Eleven years. Eleven years is a very long time, but today just this ONE year just passed seems almost as long. Curiously I'm not seeing this joblessness as a step backwards; it's a sort of....pleasant annoyance, if you know what I mean. Like when you're wearing jeans and something's poking you in the stomach, and you realize that what's poking you is a wad of money in your front pocket. It's annoying, sure, but comfortable in its own way. It's so NICE not to dread the sunrise!

I did things differently today than I've done for the other years since JP died. I didn't go to the cemetery; I haven't sat around all day being maudlin and remembering. I haven't cried (though there are still a few hours left in the day!) I went to the clinic, ate donuts, cleaned the hell out of my house. Don't get me wrong: I miss him, no less than I ever have. But that sadness is only one piece of my life, and with most of the other pieces going well, I can't dwell on just that. There is much more I need to think about, right now.

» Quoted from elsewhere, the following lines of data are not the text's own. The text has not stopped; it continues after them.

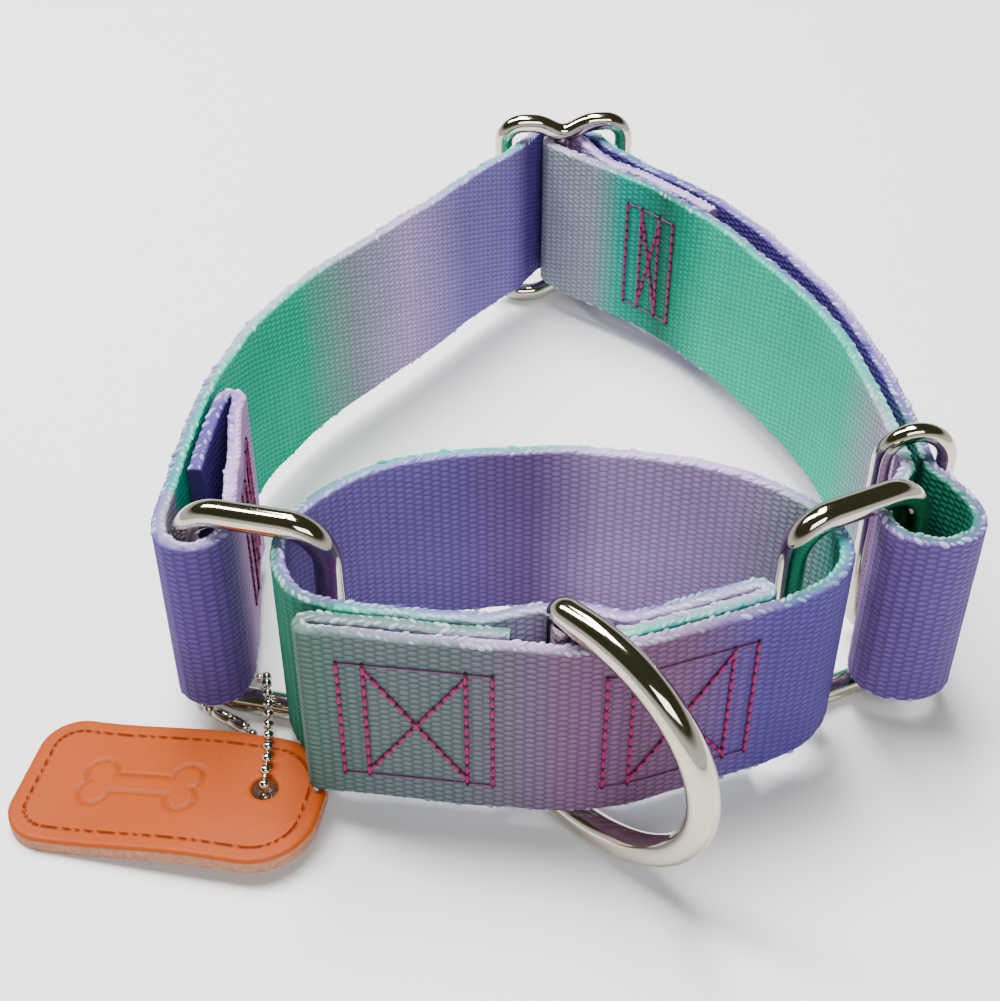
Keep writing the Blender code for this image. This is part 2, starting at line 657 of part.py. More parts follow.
def neck_strap():
    inner, slide_loop, ring_loop, outer_run, left_run, keeper_way = neck_paths()
    crease = NECK_CREASE
    root = (0.0, 0.0)
    inner_length = lengths(inner)[-1]
    ribbon("neck_slide_loop", slide_loop, root)
    ribbon("neck_inner_run", cut(inner, 22.0, inner_length - GAP), root)
    ribbon("neck_ring_loop", cut(ring_loop, 0.0, lengths(ring_loop)[-1] - GAP), root)
    ribbon("neck_outer_run", cut(outer_run, 0.0, lengths(outer_run)[-1] - GAP / 2), root)
    left_length = lengths(left_run)[-1]
    ribbon("neck_left_run", cut(left_run, GAP / 2, left_length), crease)
    left_end = left_end_path(left_run)
    ribbon("neck_left_loop", cut(left_end, GAP, lengths(left_end)[-1]), crease)
    box_stitch("stitch_slide_end_inside", inner, 24.5, 38.5, -1, root)
    box_stitch("stitch_slide_end_outside", beside(inner, PITCH), 26.2, 41.0, 1, root)
    fold = left_length - LEFT_SEWN
    start, end = fold + 3.0, left_length - 8.5
    box_stitch("stitch_left_end_outside", left_run, start, end, -1, crease)
    inside = beside(left_run, lambda s: 2 * LEFT_PITCH + LEFT_FLARE * ease(s, fold, left_length - 6.0))
    box_stitch("stitch_left_end_inside", inside, start, end, 1, crease)
    return keeper_way


def chain_axis():
    """Middle of the left ring's bottom bar, which the chain hangs from."""
    angle = math.radians(LEFT_RING_TURN)
    half = RING_SPAN / 2
    x = LEFT_RING_AT[0] + half * math.cos(angle)
    y = LEFT_RING_AT[1] + half * math.sin(angle)
    return (x, y, RING_WIRE / 2)


def centre_footprint():
    """Put the whole collar under one empty, with the middle of its footprint at the origin."""
    bpy.context.view_layer.update()
    parts = [o for o in bpy.data.objects if o.type == "MESH"]
    corners = [o.matrix_world @ v.co for o in parts for v in o.data.vertices]
    low = Vector([min(c[i] for c in corners) for i in range(3)])
    high = Vector([max(c[i] for c in corners) for i in range(3)])
    frame = bpy.data.objects.new("collar", None)
    bpy.context.scene.collection.objects.link(frame)
    for part in parts:
        part.parent = frame
    frame.location = (-(low.x + high.x) / 2, -(low.y + high.y) / 2, -low.z)


def build():
    for obj in list(bpy.data.objects):
        bpy.data.objects.remove(obj)
    keeper_way = neck_strap()
    control_loop()
    rectangular_ring("left_ring", LEFT_RING_AT, LEFT_RING_TURN)
    rectangular_ring("right_ring", RIGHT_RING_AT, RIGHT_RING_TURN)
    d_ring()
    slide()
    keeper(math.degrees(math.atan2(keeper_way.y, keeper_way.x)) + 90)
    leather_tag()
    bead_chain(chain_axis())
    chain_connector(chain_axis())
    centre_footprint()


build()
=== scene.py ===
"""Looks of an adjustable martingale dog collar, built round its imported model.

Dyed webbing with a real weave and selvedge, box stitching, plated hardware, a bead chain and a
leather tag. Plan sizes are in millimetres, as the collar is laid out, and `placed` turns them into
the frame's metres.
"""
import math

import bpy
import numpy as np
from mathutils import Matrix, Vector
from mathutils.geometry import delaunay_2d_cdt


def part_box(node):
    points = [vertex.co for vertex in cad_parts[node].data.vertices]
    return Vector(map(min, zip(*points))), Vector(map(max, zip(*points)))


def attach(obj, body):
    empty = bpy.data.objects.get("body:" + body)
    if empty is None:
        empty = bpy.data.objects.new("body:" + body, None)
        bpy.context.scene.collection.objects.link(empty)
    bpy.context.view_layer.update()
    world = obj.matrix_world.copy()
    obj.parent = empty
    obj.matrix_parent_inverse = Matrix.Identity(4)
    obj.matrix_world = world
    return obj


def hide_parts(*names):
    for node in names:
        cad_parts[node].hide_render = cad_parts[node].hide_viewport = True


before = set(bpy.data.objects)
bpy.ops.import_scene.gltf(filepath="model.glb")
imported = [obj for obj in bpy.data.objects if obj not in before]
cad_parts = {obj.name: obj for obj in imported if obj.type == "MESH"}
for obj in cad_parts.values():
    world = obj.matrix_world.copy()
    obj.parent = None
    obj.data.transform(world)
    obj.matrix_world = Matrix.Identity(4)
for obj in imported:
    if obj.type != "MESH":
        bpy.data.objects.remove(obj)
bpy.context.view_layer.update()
MM = 0.001

# webbing
WEB_WIDTH = 38.0
WEB_THICK = 2.6
WEB_BOTTOM = 6.25
WEB_TOP = WEB_BOTTOM + WEB_WIDTH
SEWN_GAP = 0.3
PITCH = WEB_THICK + SEWN_GAP
GAP = 0.3
YARNS = 62                    # warp yarns across one face
YARN_PITCH = WEB_WIDTH / YARNS
PICK_PITCH = 1.7              # one weft to the next
STATION = PICK_PITCH / 4      # mesh rows along the strip
RELIEF = 0.14                 # how far a float stands over the gaps
LOOP_PITCH = 1.35             # selvedge loops

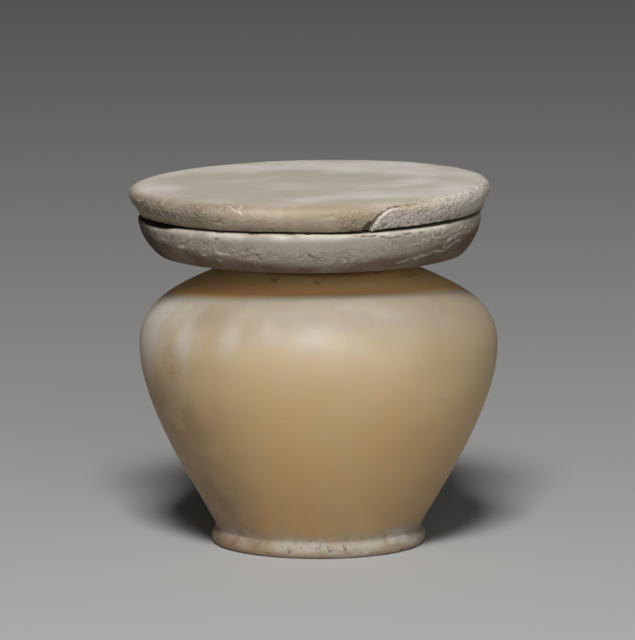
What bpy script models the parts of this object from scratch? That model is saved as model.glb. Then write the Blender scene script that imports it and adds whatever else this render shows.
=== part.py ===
# A kohl jar: a squat stone jar, bored hollow, with a separate rim collar and a disc lid.
# Metres, +Z up. The origin is the middle of the foot, on the surface the jar stands on.
# -Y is the front, where the lid's broken edge shows, and +X is to the right of it.
import math

import bpy
import bmesh
from mathutils import Matrix, Vector

# Jar body, outside
BODY_HEIGHT = 0.0330            # from the ground to the flat top of the shoulder
FOOT_RADIUS = 0.0126            # widest point of the foot's rounded edge
FOOT_SOLE_RADIUS = 0.0120       # flat underside the jar stands on
WAIST_RADIUS = 0.01205          # neck of the wall just above the foot
WAIST_HEIGHT = 0.0019
WAIST_FLARE = 0.0014            # how long the wall stays upright above the waist
BELLY_RADIUS = 0.0210
BELLY_HEIGHT = 0.0236
BELLY_FALL = 0.0086             # fullness of the wall below the belly
BELLY_RISE = 0.0059             # fullness of the shoulder above the belly
SHOULDER_RUN = 0.0044           # length of the nearly straight shoulder below its flat top
SHOULDER_SLOPE = math.radians(32.7)

# Jar body, inside
MOUTH_RADIUS = 0.0080
NECK_WALL = 0.0025              # width of the flat top that the rim collar sits on
FLOOR_THICKNESS = 0.0060
HOLLOW_RADIUS = 0.0102          # widest part of the hollow
HOLLOW_HEIGHT = 0.0200          # height of that widest part
HOLLOW_BOTTOM_RADIUS = 0.0050   # flat middle of the hollow's floor

# Rim collar
SEAM = 0.0003                   # gap between stones that lie on each other
RIM_OFFSET = -0.00085           # the collar and the lid sit to the left of the body's axis
RIM_HEIGHT = 0.00556            # thickness of the collar at its middle
RIM_RADIUS = 0.0201             # at the upper edge
RIM_LOWER_RADIUS = 0.0178       # at the lower edge
RIM_UNDERCUT = 0.00085          # how far the underside rises from the seat to the lower edge
RIM_BULGE = 0.00045             # how far the outer wall swells beyond a straight slope
RIM_EDGE = 0.0004               # rounding of the upper edge
RIM_LEAN = -0.00018             # the upper edge stands this much further left than the seat
TOP_TILT = math.radians(1.25)   # the collar's top and the lid rise towards the right

# Lid
LID_THICKNESS = 0.0032
LID_OVERHANG = 0.0010           # how far the lid reaches beyond the collar
LID_BATTER = 0.0011             # how far the lid's side slopes in towards its lower edge
LID_SKEW = 0.00025              # the lower edge sits this much further right than the upper one
LID_TOP_EDGE = 0.0007           # rounding of the upper edge
LID_LOWER_EDGE = 0.0003         # rounding of the lower edge
BOSS_DEPTH = 0.0016             # low boss that keeps the lid in the mouth
BOSS_CLEARANCE = 0.0006
BOSS_CHAMFER = 0.0003

# Broken places along the lid's lower edge: direction from the front, half width, depth
LID_CHIPS = (
    (math.radians(17), math.radians(7), 0.00045),
    (math.radians(-25), math.radians(6), 0.00030),
    (math.radians(-58), math.radians(12), 0.00035),
    (math.radians(62), math.radians(9), 0.00030),
)

# Faces
TURN_STEPS = 64                 # faces round a turned piece
WALL_STEPS = 12                 # faces along a long curve
EDGE_STEPS = 3                  # faces along a rounded edge
SHARP_ANGLE = math.radians(40)

# Colours, in linear light
HONEY = (0.46, 0.30, 0.145)
GREY = (0.40, 0.365, 0.31)
PALE_GREY = (0.46, 0.425, 0.37)
POLISHED_ROUGHNESS = 0.38
WEATHERED_ROUGHNESS = 0.85


def clear_scene():
    for item in list(bpy.data.objects):
        bpy.data.objects.remove(item, do_unlink=True)


def stone(name, colour, roughness):
    material = bpy.data.materials.new(name)
    material.use_nodes = True
    shader = material.node_tree.nodes["Principled BSDF"]
    shader.inputs["Base Color"].default_value = (*colour, 1.0)
    shader.inputs["Roughness"].default_value = roughness
    shader.inputs["Metallic"].default_value = 0.0
    return material


def smooth_curve(start, start_handle, end_handle, end, steps):
    """Points after the start on a cubic curve in the (radius, height) plane."""
    corners = (Vector(start), Vector(start_handle), Vector(end_handle), Vector(end))
    points = []
    for step in range(1, steps + 1):
        t = step / steps
        weights = ((1 - t) ** 3, 3 * t * (1 - t) ** 2, 3 * t * t * (1 - t), t ** 3)
        point = sum((weight * corner for weight, corner in zip(weights, corners)), Vector((0.0, 0.0)))
        points.append(tuple(point))
    return points


def bowed_line(start, end, bow, steps):
    """Points after the start on an arc from start to end that bows out to its right by the given height."""
    chord = Vector(end) - Vector(start)
    along = chord.normalized()
    side = Vector((along.y, -along.x))
    half = chord.length / 2
    radius = (half * half + bow * bow) / (2 * bow)
    reach = math.asin(half / radius)
    middle = (Vector(start) + Vector(end)) / 2 + side * (bow - radius)
    points = []
    for step in range(1, steps + 1):
        angle = reach * (2 * step / steps - 1)
        points.append(tuple(middle + radius * (side * math.cos(angle) + along * math.sin(angle))))
    return points


def turned(name, outline, centre_x, material):
    """Spin an outline of (radius, height) points about the upright axis at centre_x.

    An outline that starts and ends on the axis closes at two poles; any other is closed on itself.
    """
    mesh = bpy.data.meshes.new(name)
    work = bmesh.new()
    on_axis = outline[0][0] == 0.0
    row = [work.verts.new((radius, 0.0, height)) for radius, height in outline]
    edges = [work.edges.new(pair) for pair in zip(row, row[1:])]
    if not on_axis:
        edges.append(work.edges.new((row[-1], row[0])))
    bmesh.ops.spin(work, geom=row + edges, cent=(0, 0, 0), axis=(0, 0, 1), dvec=(0, 0, 0),
                   angle=math.tau, steps=TURN_STEPS, use_merge=True)
    bmesh.ops.remove_doubles(work, verts=work.verts, dist=1e-6)
    bmesh.ops.translate(work, verts=work.verts, vec=(centre_x, 0, 0))
    bmesh.ops.recalc_face_normals(work, faces=work.faces)
    work.to_mesh(mesh)
    work.free()
    mesh.materials.append(material)
    mesh.shade_smooth()
    mesh.set_sharp_from_angle(angle=SHARP_ANGLE)
    piece = bpy.data.objects.new(name, mesh)
    bpy.context.collection.objects.link(piece)
    return piece


def body_outside():
    """From the middle of the sole, over the foot and the belly, to the shoulder's flat top."""
    waist = (WAIST_RADIUS, WAIST_HEIGHT)
    belly = (BELLY_RADIUS, BELLY_HEIGHT)
    top = (MOUTH_RADIUS + NECK_WALL, BODY_HEIGHT)
    shoulder = (top[0] + SHOULDER_RUN * math.cos(SHOULDER_SLOPE),
                top[1] - SHOULDER_RUN * math.sin(SHOULDER_SLOPE))
    foot_side = (FOOT_RADIUS, WAIST_HEIGHT / 2)
    foot_swell = WAIST_HEIGHT / 4
    points = [(0.0, 0.0), (FOOT_SOLE_RADIUS, 0.0)]
    points += smooth_curve(points[-1], (FOOT_RADIUS, 0.0), (FOOT_RADIUS, foot_swell), foot_side, EDGE_STEPS)
    points += smooth_curve(foot_side, (FOOT_RADIUS, WAIST_HEIGHT - foot_swell), waist, waist, EDGE_STEPS)
    points += smooth_curve(waist, (WAIST_RADIUS, WAIST_HEIGHT + WAIST_FLARE),
                           (BELLY_RADIUS, BELLY_HEIGHT - BELLY_FALL), belly, WALL_STEPS)
    points += smooth_curve(belly, (BELLY_RADIUS, BELLY_HEIGHT + BELLY_RISE), shoulder, top, WALL_STEPS)
    return points


def body_hollow():
    """From the mouth's edge down the inside wall to the middle of the floor."""
    mouth = (MOUTH_RADIUS, BODY_HEIGHT)
    widest = (HOLLOW_RADIUS, HOLLOW_HEIGHT)
    floor = (HOLLOW_BOTTOM_RADIUS, FLOOR_THICKNESS)
    upper_reach = (BODY_HEIGHT - HOLLOW_HEIGHT) / 2
    lower_reach = (HOLLOW_HEIGHT - FLOOR_THICKNESS) / 2
    points = [mouth]
    points += smooth_curve(mouth, (MOUTH_RADIUS, BODY_HEIGHT - upper_reach),
                           (HOLLOW_RADIUS, HOLLOW_HEIGHT + upper_reach), widest, WALL_STEPS // 2)
    points += smooth_curve(widest, (HOLLOW_RADIUS, HOLLOW_HEIGHT - lower_reach),
                           (HOLLOW_RADIUS, FLOOR_THICKNESS), floor, WALL_STEPS // 2)
    points.append((0.0, FLOOR_THICKNESS))
    return points


def make_jar_body():
    material = stone("honey_travertine", HONEY, POLISHED_ROUGHNESS)
    return turned("jar_body", body_outside() + body_hollow(), 0.0, material)


def tilt_about(point):
    """The turn that lifts the right side of the collar's top and of the lid."""
    return Matrix.Translation(point) @ Matrix.Rotation(-TOP_TILT, 4, "Y") @ Matrix.Translation(-point)


def rim_seat():
    return BODY_HEIGHT + SEAM


def rim_top_middle():
    return Vector((RIM_OFFSET + RIM_LEAN, 0.0, rim_seat() + RIM_HEIGHT))


def make_rim_ring():
    material = stone("grey_travertine", GREY, WEATHERED_ROUGHNESS)
    seat = rim_seat()
    top = seat + RIM_HEIGHT
    lower_edge = (RIM_LOWER_RADIUS, seat + RIM_UNDERCUT)
    side_top = (RIM_RADIUS, top - RIM_EDGE)
    outline = [(MOUTH_RADIUS, seat), (MOUTH_RADIUS + NECK_WALL, seat), lower_edge]
    outline += bowed_line(lower_edge, side_top, RIM_BULGE, WALL_STEPS // 2)
    outline += smooth_curve(side_top, (RIM_RADIUS, top), (RIM_RADIUS, top), (RIM_RADIUS - RIM_EDGE, top),
                            EDGE_STEPS)
    outline.append((MOUTH_RADIUS, top))
    ring = turned("rim_ring", outline, RIM_OFFSET, material)
    # The seat stays level, and the top leans with the lid that lies on it
    leaned = tilt_about(rim_top_middle()) @ Matrix.Translation((RIM_LEAN, 0.0, 0.0))
    for vertex in ring.data.vertices:
        share = (vertex.co.z - seat) / RIM_HEIGHT
        vertex.co = vertex.co.lerp(leaned @ vertex.co, share)
    return ring


def chip_depth(angle):
    """How deep the lid's lower edge is broken away in one direction from the front."""
    depth = 0.0
    for middle, half_width, deepest in LID_CHIPS:
        away = abs(math.remainder(angle - middle, math.tau)) / half_width
        if away < 1.0:
            depth += deepest * math.cos(away * math.pi / 2) ** 2
    return depth


def make_lid():
    material = stone("pale_grey_travertine", PALE_GREY, WEATHERED_ROUGHNESS)
    under = rim_top_middle().z + SEAM
    top = under + LID_THICKNESS
    radius = RIM_RADIUS + LID_OVERHANG
    lower_radius = radius - LID_BATTER
    boss_radius = MOUTH_RADIUS - BOSS_CLEARANCE
    boss_bottom = under - BOSS_DEPTH
    lower_edge = (lower_radius, under + LID_LOWER_EDGE)
    side_top = (radius, top - LID_TOP_EDGE)
    outline = [(0.0, boss_bottom), (boss_radius - BOSS_CHAMFER, boss_bottom),
               (boss_radius, boss_bottom + BOSS_CHAMFER), (boss_radius, under),
               (lower_radius - LID_LOWER_EDGE, under)]
    outline += smooth_curve(outline[-1], (lower_radius, under), lower_edge, lower_edge, EDGE_STEPS)
    outline += smooth_curve(lower_edge, (lower_radius + LID_BATTER / 2, under + LID_THICKNESS / 3),
                            (radius, top - LID_THICKNESS / 2), side_top, EDGE_STEPS)
    outline += smooth_curve(side_top, (radius, top - LID_TOP_EDGE / 2), (radius - LID_TOP_EDGE / 2, top),
                            (radius - LID_TOP_EDGE, top), EDGE_STEPS)
    outline.append((0.0, top))
    middle_x = rim_top_middle().x
    lid = turned("lid", outline, middle_x, material)
    for vertex in lid.data.vertices:
        from_axis = Vector((vertex.co.x - middle_x, vertex.co.y))
        if from_axis.length < lower_radius - 2 * LID_LOWER_EDGE:
            continue
        lowness = max(0.0, (side_top[1] - vertex.co.z) / (side_top[1] - under))
        depth = chip_depth(math.atan2(from_axis.x, -from_axis.y)) * lowness
        vertex.co.xy -= from_axis.normalized() * depth
        vertex.co.x += LID_SKEW * lowness
    lid.data.transform(tilt_about(rim_top_middle()))
    return lid


clear_scene()
make_jar_body()
make_rim_ring()
make_lid()
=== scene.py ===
import math

import bpy
import numpy as np
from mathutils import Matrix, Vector, noise


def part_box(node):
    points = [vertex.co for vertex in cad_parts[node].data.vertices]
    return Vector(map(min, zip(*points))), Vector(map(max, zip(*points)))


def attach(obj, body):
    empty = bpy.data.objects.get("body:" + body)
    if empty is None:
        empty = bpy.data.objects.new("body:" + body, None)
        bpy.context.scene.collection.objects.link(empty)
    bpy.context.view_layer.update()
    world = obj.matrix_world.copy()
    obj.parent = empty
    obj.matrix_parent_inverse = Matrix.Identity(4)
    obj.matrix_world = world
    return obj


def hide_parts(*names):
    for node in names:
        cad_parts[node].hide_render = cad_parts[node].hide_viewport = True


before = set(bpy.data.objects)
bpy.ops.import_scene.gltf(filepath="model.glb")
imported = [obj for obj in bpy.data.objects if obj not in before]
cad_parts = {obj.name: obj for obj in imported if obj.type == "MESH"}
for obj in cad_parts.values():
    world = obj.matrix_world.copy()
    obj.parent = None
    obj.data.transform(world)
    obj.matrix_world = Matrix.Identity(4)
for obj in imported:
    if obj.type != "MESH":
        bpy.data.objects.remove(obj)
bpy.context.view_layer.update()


# Jar body
# One lump of honey-coloured travertine, turned and rubbed smooth outside and drilled hollow from the mouth.
# It stands on its own low foot. A chalky bloom clouds the shoulder, and the foot's edge is bruised white.
MM = 0.001
body_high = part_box("jar_body")[1]
BODY_HEIGHT = body_high[2]
BELLY_RADIUS = body_high[0]
BELLY_HEIGHT = 23.6 * MM
BELLY_FALL = 8.6 * MM           # fullness of the wall below the belly
BELLY_RISE = 5.9 * MM           # fullness of the shoulder above it
SHOULDER_RUN = 4.4 * MM         # nearly straight part of the shoulder below its flat top
SHOULDER_SLOPE = math.radians(32.7)
FOOT_RADIUS = 12.58 * MM
FOOT_SOLE_RADIUS = 11.95 * MM
WAIST_RADIUS = 12.05 * MM
WAIST_HEIGHT = 1.9 * MM
WAIST_FLARE = 1.4 * MM
MOUTH_RADIUS = 8.0 * MM
NECK_WALL = 2.5 * MM            # flat top of the shoulder, which carries the rim collar
FLOOR_THICKNESS = 6.0 * MM
HOLLOW_RADIUS = 10.2 * MM
HOLLOW_HEIGHT = 20.0 * MM
HOLLOW_BOTTOM_RADIUS = 5.0 * MM
BODY_SIDES = 96                 # sides of the first, coarse turning
AXIS_DOT = 0.5 * MM             # small flat left round the axis at the ends of a turning
SMOOTHING = 2                   # times that each coarse turning is subdivided
SAME_PLACE = 0.001 * MM         # points closer than this are one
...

I think, in part, I've learned to accept this truth: had JP lived, I would not be who and where I am--and on the path we were travelling, there's a strong likelihood that the difference would have been negative, not positive. That's not my favorite thing to think about--I've never wanted to be the beneficiary of anyone's sacrifice--but the fact remains: I'm still here. I wouldn't have chosen to make it this way, but this is how it is. The question is, what do I make of it from here?

1 comment:

  1. My God, the difference between you this year, and last year is amazing. Keep it up, and good luck on the job search. I also renew my offer to help, if needed. Let me know.